The mover of a motion is allowed to speak for a maximum of five minutes, and the seconder and other speakers for a maximum of three minutes. No one but the mover, who may speak for an additional three minutes at the close of debate, may speak more than once to a single motion. Only members of Synod may speak in debate.


When the Chairperson perceives that the debate is ended, or when Synod votes to end debate, the “question” will be “put” to a vote and no more debate is allowed. Bishops vote as one order, and clergy and laity usually vote together, with the issues decided by a simple majority in both groups. There are some types of motions, which require larger majorities, or “Votes by Orders” [i.e. bishops, clergy and laity voting separately]. A vote by diocese may also be requested.

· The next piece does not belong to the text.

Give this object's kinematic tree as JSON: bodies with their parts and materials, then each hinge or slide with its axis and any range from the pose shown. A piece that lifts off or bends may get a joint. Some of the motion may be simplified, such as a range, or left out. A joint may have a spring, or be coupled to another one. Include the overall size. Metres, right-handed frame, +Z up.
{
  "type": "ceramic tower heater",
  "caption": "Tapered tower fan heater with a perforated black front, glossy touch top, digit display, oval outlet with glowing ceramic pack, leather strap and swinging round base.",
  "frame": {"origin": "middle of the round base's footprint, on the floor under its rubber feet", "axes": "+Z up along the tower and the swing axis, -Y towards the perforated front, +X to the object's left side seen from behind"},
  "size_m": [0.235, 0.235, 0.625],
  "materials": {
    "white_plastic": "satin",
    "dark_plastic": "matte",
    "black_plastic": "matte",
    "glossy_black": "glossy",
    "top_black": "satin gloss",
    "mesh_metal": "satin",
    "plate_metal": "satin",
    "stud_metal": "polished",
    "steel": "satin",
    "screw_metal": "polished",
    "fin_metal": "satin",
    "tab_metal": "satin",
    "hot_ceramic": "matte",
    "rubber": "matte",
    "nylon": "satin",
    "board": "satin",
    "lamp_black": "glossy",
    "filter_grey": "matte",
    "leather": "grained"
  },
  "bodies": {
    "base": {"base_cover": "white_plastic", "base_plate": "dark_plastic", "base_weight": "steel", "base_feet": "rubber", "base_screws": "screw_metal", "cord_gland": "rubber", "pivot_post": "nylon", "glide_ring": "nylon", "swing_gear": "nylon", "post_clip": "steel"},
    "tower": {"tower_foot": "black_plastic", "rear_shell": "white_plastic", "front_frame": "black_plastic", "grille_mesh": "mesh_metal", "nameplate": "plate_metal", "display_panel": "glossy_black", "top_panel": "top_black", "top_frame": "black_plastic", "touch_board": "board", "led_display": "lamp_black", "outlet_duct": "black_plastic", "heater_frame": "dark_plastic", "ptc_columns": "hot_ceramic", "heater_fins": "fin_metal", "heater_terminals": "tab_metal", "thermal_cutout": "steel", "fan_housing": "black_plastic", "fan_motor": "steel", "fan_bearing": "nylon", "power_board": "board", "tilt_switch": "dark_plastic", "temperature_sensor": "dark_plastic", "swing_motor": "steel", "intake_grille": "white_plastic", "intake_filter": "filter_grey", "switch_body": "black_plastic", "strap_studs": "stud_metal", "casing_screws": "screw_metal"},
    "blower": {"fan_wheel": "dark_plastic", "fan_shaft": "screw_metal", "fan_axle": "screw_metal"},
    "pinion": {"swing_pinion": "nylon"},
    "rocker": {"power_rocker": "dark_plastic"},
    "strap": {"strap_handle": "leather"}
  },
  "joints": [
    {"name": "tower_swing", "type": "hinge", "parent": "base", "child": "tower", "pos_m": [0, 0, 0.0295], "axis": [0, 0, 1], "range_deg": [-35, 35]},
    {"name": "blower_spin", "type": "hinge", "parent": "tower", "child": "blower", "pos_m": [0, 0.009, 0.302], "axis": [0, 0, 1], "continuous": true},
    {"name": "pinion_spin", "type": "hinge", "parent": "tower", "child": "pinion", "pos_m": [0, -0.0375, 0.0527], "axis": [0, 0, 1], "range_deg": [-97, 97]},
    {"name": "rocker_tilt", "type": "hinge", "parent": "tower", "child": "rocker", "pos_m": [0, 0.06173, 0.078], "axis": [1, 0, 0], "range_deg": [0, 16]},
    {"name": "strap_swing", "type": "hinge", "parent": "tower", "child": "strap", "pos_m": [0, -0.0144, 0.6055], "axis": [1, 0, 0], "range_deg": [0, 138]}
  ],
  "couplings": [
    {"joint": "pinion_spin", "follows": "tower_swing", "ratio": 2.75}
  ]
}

Where a special type of vote is required the chairperson will announce it.

In any case, every member must vote; abstentions are allowed only for reasons of conflict of interest, and the chairperson must be notified.

A word about financing

Decisions about what actions the Church takes have financial implications. Staff, administration, travel and communication are just a few of the factors involved. In addition, the national Church financially supports the work of church partners overseas, ecumenical coalitions, and the Council of the North, which provides financial assistance to certain dioceses within Canada.

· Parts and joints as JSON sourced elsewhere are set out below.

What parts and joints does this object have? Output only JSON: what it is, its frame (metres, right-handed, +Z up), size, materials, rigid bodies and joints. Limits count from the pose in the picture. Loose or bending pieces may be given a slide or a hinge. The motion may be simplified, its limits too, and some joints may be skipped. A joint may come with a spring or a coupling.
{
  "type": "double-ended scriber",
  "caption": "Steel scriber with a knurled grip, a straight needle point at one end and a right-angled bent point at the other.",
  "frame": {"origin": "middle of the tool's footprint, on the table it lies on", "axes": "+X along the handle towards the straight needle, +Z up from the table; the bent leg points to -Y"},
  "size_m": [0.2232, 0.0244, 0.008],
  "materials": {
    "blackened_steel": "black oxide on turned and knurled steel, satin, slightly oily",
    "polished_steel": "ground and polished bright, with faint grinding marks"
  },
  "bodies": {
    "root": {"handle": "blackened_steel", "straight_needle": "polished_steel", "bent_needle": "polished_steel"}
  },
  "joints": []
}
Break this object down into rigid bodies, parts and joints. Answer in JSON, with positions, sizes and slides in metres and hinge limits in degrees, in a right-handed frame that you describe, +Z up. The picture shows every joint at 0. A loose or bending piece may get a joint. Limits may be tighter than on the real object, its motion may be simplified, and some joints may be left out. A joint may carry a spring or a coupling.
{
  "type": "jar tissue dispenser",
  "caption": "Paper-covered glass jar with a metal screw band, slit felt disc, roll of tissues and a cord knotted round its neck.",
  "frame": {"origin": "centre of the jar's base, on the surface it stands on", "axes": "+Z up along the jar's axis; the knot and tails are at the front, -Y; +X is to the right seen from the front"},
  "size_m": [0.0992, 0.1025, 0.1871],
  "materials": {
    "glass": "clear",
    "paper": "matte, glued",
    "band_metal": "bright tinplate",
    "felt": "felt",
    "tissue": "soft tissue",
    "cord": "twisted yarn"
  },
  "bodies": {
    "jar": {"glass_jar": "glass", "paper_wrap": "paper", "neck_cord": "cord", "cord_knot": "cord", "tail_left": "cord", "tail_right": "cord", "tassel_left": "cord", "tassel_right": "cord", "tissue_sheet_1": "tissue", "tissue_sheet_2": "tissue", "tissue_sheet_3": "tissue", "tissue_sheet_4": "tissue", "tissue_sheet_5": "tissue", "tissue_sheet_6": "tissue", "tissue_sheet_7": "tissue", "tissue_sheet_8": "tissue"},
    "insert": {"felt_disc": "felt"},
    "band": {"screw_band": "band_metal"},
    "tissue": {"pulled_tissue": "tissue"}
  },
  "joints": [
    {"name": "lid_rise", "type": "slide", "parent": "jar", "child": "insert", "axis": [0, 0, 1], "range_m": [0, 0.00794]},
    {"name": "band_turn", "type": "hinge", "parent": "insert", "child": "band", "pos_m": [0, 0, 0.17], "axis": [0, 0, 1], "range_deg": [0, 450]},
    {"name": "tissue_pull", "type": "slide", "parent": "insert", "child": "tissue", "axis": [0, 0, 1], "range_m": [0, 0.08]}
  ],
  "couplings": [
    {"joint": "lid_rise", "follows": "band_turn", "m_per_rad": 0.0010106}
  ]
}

If a motion involves expenditure of new or additional funds, it must be referred to the General Synod Expenditures Committee for review. The Committee will report on whether or not funds are available and from what source.

The General Synod Budget provides for essential services for the work of General Synod. It pays for such things as national staff salaries, meeting expenses, national archives, Anglican Journal and national programs. A formula is used to calculate the proportional fair share, but actual payments reflect the diocese’s ability to pay and its commitment to the national program.